### Set task
Repeat exactly each line of the data provided below.
━━━━━ Stored data ━━━━━
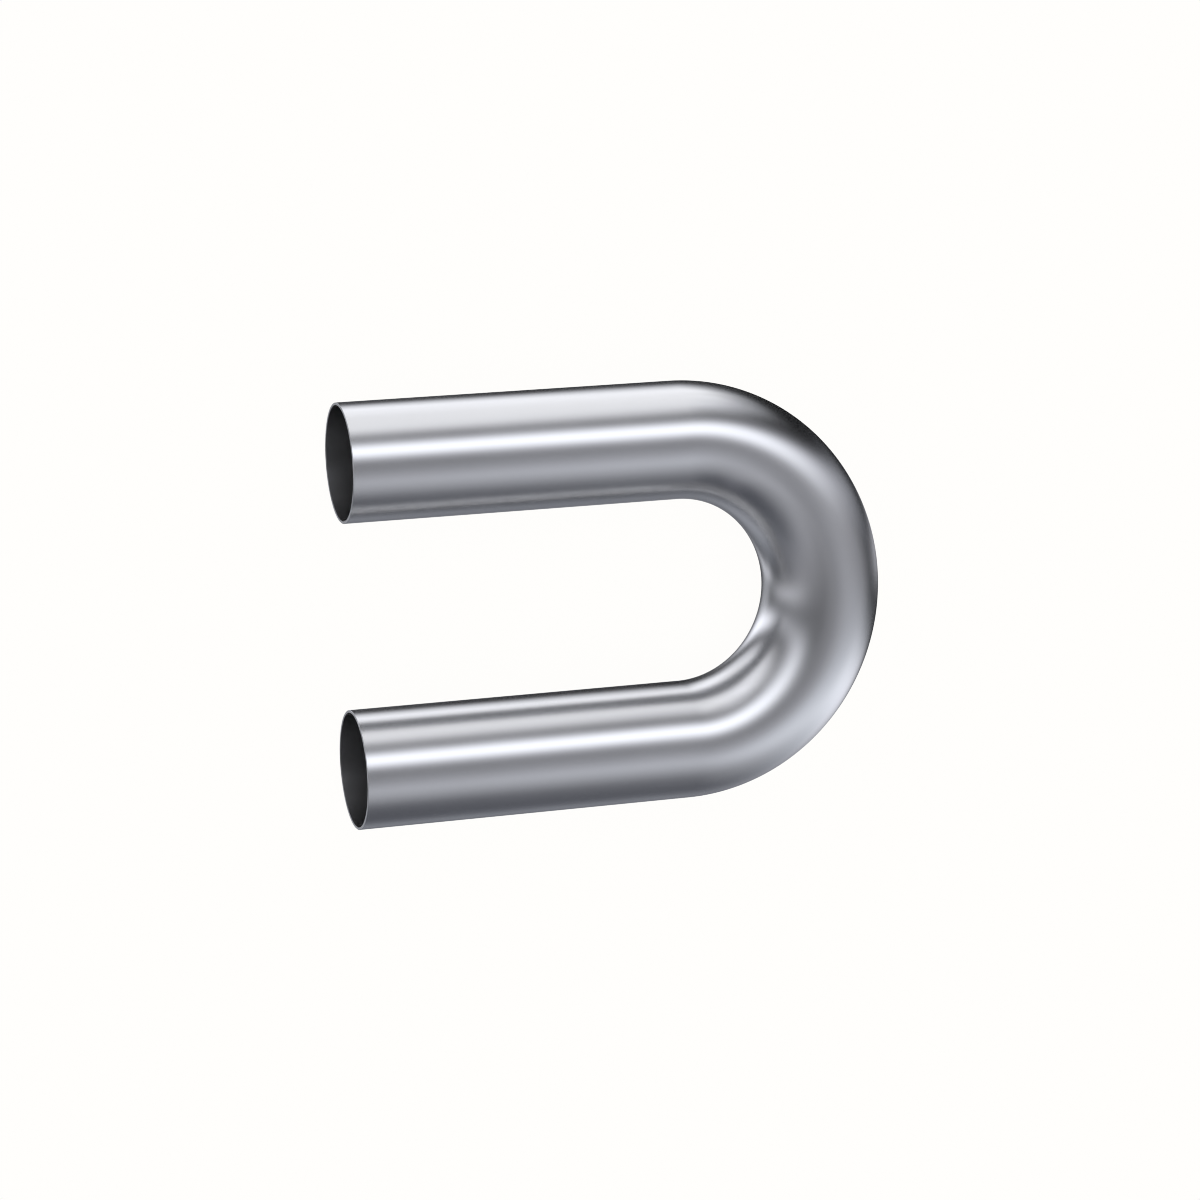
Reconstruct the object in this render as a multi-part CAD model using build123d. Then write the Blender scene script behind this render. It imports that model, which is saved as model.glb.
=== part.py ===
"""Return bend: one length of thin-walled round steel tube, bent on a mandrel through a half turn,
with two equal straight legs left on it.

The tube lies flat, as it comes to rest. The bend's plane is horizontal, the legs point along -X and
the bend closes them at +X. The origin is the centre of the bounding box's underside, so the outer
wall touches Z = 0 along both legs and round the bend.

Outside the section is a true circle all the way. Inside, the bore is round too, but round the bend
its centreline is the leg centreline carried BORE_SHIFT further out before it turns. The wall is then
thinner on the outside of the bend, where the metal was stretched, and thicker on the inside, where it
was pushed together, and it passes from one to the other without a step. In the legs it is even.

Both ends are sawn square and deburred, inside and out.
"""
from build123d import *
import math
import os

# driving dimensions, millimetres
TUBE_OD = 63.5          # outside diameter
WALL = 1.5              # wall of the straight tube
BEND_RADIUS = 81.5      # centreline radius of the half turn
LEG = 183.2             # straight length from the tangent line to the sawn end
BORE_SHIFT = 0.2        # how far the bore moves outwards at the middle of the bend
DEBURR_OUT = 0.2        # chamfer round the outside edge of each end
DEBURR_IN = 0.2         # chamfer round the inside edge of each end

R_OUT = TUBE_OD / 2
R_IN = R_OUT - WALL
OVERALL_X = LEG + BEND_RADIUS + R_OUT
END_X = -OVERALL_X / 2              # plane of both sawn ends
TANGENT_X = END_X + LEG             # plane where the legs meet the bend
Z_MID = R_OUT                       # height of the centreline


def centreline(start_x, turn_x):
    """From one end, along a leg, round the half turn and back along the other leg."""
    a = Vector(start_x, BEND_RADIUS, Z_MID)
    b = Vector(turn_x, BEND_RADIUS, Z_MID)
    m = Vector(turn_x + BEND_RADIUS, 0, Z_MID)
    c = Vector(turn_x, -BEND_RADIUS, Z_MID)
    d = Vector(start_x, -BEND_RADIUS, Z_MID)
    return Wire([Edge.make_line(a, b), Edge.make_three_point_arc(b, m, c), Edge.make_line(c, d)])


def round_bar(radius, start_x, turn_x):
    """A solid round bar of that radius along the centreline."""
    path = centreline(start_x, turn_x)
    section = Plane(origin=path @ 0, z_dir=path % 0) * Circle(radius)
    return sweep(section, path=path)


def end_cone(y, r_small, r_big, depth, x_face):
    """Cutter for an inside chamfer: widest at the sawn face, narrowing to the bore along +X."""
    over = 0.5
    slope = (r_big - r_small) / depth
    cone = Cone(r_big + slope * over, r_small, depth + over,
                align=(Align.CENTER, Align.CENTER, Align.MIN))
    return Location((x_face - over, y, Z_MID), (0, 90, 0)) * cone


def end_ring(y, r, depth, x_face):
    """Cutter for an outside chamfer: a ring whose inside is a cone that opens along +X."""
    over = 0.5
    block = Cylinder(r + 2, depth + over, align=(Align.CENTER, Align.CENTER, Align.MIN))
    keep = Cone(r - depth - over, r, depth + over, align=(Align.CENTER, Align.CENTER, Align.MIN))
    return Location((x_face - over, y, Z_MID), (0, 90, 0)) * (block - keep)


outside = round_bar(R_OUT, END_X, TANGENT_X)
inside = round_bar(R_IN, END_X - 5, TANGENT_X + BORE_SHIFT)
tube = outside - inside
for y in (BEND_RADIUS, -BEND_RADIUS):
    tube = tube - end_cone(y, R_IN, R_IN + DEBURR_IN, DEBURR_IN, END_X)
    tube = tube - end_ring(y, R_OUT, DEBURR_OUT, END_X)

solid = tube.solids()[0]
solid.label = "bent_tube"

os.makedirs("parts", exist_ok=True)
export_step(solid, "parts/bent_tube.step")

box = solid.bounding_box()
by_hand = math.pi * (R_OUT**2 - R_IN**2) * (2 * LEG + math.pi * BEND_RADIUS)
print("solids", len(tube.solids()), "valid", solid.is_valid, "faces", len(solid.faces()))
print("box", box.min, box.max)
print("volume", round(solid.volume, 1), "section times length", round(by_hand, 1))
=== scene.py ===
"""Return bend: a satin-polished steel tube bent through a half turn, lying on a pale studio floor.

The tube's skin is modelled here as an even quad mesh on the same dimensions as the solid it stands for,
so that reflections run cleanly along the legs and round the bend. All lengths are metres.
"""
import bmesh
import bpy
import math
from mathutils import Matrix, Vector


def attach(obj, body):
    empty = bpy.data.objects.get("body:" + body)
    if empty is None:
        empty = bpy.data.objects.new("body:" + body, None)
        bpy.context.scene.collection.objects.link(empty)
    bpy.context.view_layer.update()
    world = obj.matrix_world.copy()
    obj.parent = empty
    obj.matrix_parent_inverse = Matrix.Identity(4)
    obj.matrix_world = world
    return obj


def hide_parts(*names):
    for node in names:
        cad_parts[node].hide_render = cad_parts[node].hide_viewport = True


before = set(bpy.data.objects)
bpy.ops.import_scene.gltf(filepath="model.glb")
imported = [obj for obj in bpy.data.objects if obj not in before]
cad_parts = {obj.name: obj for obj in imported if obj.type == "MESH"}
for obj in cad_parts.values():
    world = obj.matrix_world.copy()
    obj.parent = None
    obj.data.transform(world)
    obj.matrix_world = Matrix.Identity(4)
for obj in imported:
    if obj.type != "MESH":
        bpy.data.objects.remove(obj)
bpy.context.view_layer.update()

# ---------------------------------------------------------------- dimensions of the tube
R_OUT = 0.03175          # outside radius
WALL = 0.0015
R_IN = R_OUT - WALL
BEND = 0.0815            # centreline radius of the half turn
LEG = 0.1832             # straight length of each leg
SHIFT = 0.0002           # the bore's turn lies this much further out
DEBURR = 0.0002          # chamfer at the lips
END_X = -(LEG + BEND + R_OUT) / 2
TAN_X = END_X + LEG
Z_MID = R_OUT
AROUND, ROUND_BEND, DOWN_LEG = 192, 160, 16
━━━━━
### Answer for this exercise
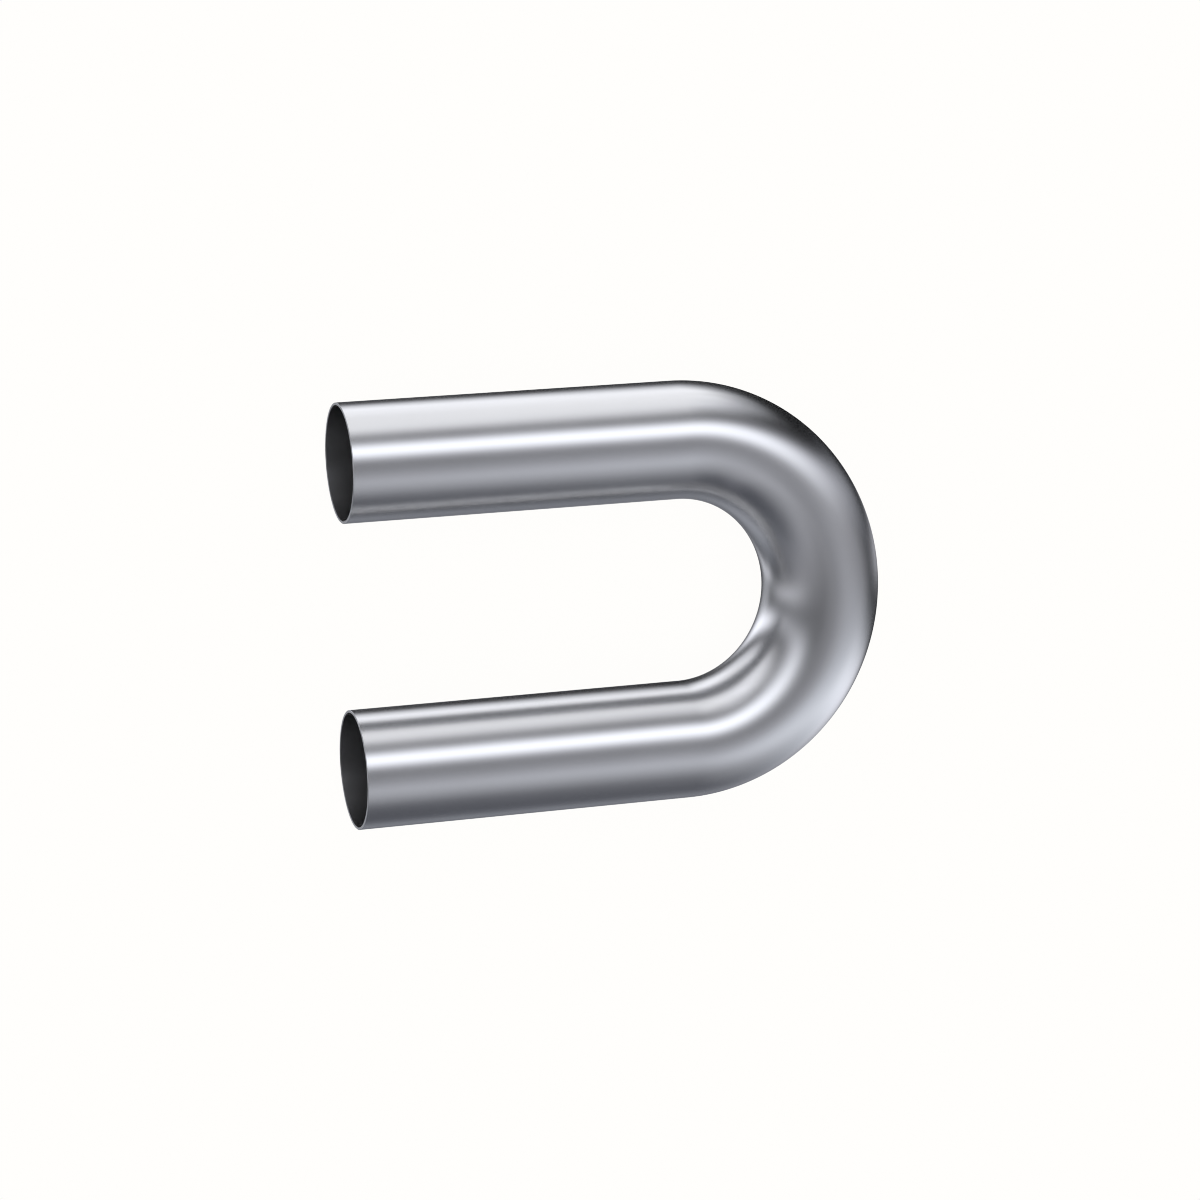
Reconstruct the object in this render as a multi-part CAD model using build123d. Then write the Blender scene script behind this render. It imports that model, which is saved as model.glb.
=== part.py ===
"""Return bend: one length of thin-walled round steel tube, bent on a mandrel through a half turn,
with two equal straight legs left on it.

The tube lies flat, as it comes to rest. The bend's plane is horizontal, the legs point along -X and
the bend closes them at +X. The origin is the centre of the bounding box's underside, so the outer
wall touches Z = 0 along both legs and round the bend.

Outside the section is a true circle all the way. Inside, the bore is round too, but round the bend
its centreline is the leg centreline carried BORE_SHIFT further out before it turns. The wall is then
thinner on the outside of the bend, where the metal was stretched, and thicker on the inside, where it
was pushed together, and it passes from one to the other without a step. In the legs it is even.

Both ends are sawn square and deburred, inside and out.
"""
from build123d import *
import math
import os

# driving dimensions, millimetres
TUBE_OD = 63.5          # outside diameter
WALL = 1.5              # wall of the straight tube
BEND_RADIUS = 81.5      # centreline radius of the half turn
LEG = 183.2             # straight length from the tangent line to the sawn end
BORE_SHIFT = 0.2        # how far the bore moves outwards at the middle of the bend
DEBURR_OUT = 0.2        # chamfer round the outside edge of each end
DEBURR_IN = 0.2         # chamfer round the inside edge of each end

R_OUT = TUBE_OD / 2
R_IN = R_OUT - WALL
OVERALL_X = LEG + BEND_RADIUS + R_OUT
END_X = -OVERALL_X / 2              # plane of both sawn ends
TANGENT_X = END_X + LEG             # plane where the legs meet the bend
Z_MID = R_OUT                       # height of the centreline


def centreline(start_x, turn_x):
    """From one end, along a leg, round the half turn and back along the other leg."""
    a = Vector(start_x, BEND_RADIUS, Z_MID)
    b = Vector(turn_x, BEND_RADIUS, Z_MID)
    m = Vector(turn_x + BEND_RADIUS, 0, Z_MID)
    c = Vector(turn_x, -BEND_RADIUS, Z_MID)
    d = Vector(start_x, -BEND_RADIUS, Z_MID)
    return Wire([Edge.make_line(a, b), Edge.make_three_point_arc(b, m, c), Edge.make_line(c, d)])


def round_bar(radius, start_x, turn_x):
    """A solid round bar of that radius along the centreline."""
    path = centreline(start_x, turn_x)
    section = Plane(origin=path @ 0, z_dir=path % 0) * Circle(radius)
    return sweep(section, path=path)


def end_cone(y, r_small, r_big, depth, x_face):
    """Cutter for an inside chamfer: widest at the sawn face, narrowing to the bore along +X."""
    over = 0.5
    slope = (r_big - r_small) / depth
    cone = Cone(r_big + slope * over, r_small, depth + over,
                align=(Align.CENTER, Align.CENTER, Align.MIN))
    return Location((x_face - over, y, Z_MID), (0, 90, 0)) * cone


def end_ring(y, r, depth, x_face):
    """Cutter for an outside chamfer: a ring whose inside is a cone that opens along +X."""
    over = 0.5
    block = Cylinder(r + 2, depth + over, align=(Align.CENTER, Align.CENTER, Align.MIN))
    keep = Cone(r - depth - over, r, depth + over, align=(Align.CENTER, Align.CENTER, Align.MIN))
    return Location((x_face - over, y, Z_MID), (0, 90, 0)) * (block - keep)


outside = round_bar(R_OUT, END_X, TANGENT_X)
inside = round_bar(R_IN, END_X - 5, TANGENT_X + BORE_SHIFT)
tube = outside - inside
for y in (BEND_RADIUS, -BEND_RADIUS):
    tube = tube - end_cone(y, R_IN, R_IN + DEBURR_IN, DEBURR_IN, END_X)
    tube = tube - end_ring(y, R_OUT, DEBURR_OUT, END_X)

solid = tube.solids()[0]
solid.label = "bent_tube"

os.makedirs("parts", exist_ok=True)
export_step(solid, "parts/bent_tube.step")

box = solid.bounding_box()
by_hand = math.pi * (R_OUT**2 - R_IN**2) * (2 * LEG + math.pi * BEND_RADIUS)
print("solids", len(tube.solids()), "valid", solid.is_valid, "faces", len(solid.faces()))
print("box", box.min, box.max)
print("volume", round(solid.volume, 1), "section times length", round(by_hand, 1))
=== scene.py ===
"""Return bend: a satin-polished steel tube bent through a half turn, lying on a pale studio floor.

The tube's skin is modelled here as an even quad mesh on the same dimensions as the solid it stands for,
so that reflections run cleanly along the legs and round the bend. All lengths are metres.
"""
import bmesh
import bpy
import math
from mathutils import Matrix, Vector


def attach(obj, body):
    empty = bpy.data.objects.get("body:" + body)
    if empty is None:
        empty = bpy.data.objects.new("body:" + body, None)
        bpy.context.scene.collection.objects.link(empty)
    bpy.context.view_layer.update()
    world = obj.matrix_world.copy()
    obj.parent = empty
    obj.matrix_parent_inverse = Matrix.Identity(4)
    obj.matrix_world = world
    return obj


def hide_parts(*names):
    for node in names:
        cad_parts[node].hide_render = cad_parts[node].hide_viewport = True


before = set(bpy.data.objects)
bpy.ops.import_scene.gltf(filepath="model.glb")
imported = [obj for obj in bpy.data.objects if obj not in before]
cad_parts = {obj.name: obj for obj in imported if obj.type == "MESH"}
for obj in cad_parts.values():
    world = obj.matrix_world.copy()
    obj.parent = None
    obj.data.transform(world)
    obj.matrix_world = Matrix.Identity(4)
for obj in imported:
    if obj.type != "MESH":
        bpy.data.objects.remove(obj)
bpy.context.view_layer.update()

# ---------------------------------------------------------------- dimensions of the tube
R_OUT = 0.03175          # outside radius
WALL = 0.0015
R_IN = R_OUT - WALL
BEND = 0.0815            # centreline radius of the half turn
LEG = 0.1832             # straight length of each leg
SHIFT = 0.0002           # the bore's turn lies this much further out
DEBURR = 0.0002          # chamfer at the lips
END_X = -(LEG + BEND + R_OUT) / 2
TAN_X = END_X + LEG
Z_MID = R_OUT
AROUND, ROUND_BEND, DOWN_LEG = 192, 160, 16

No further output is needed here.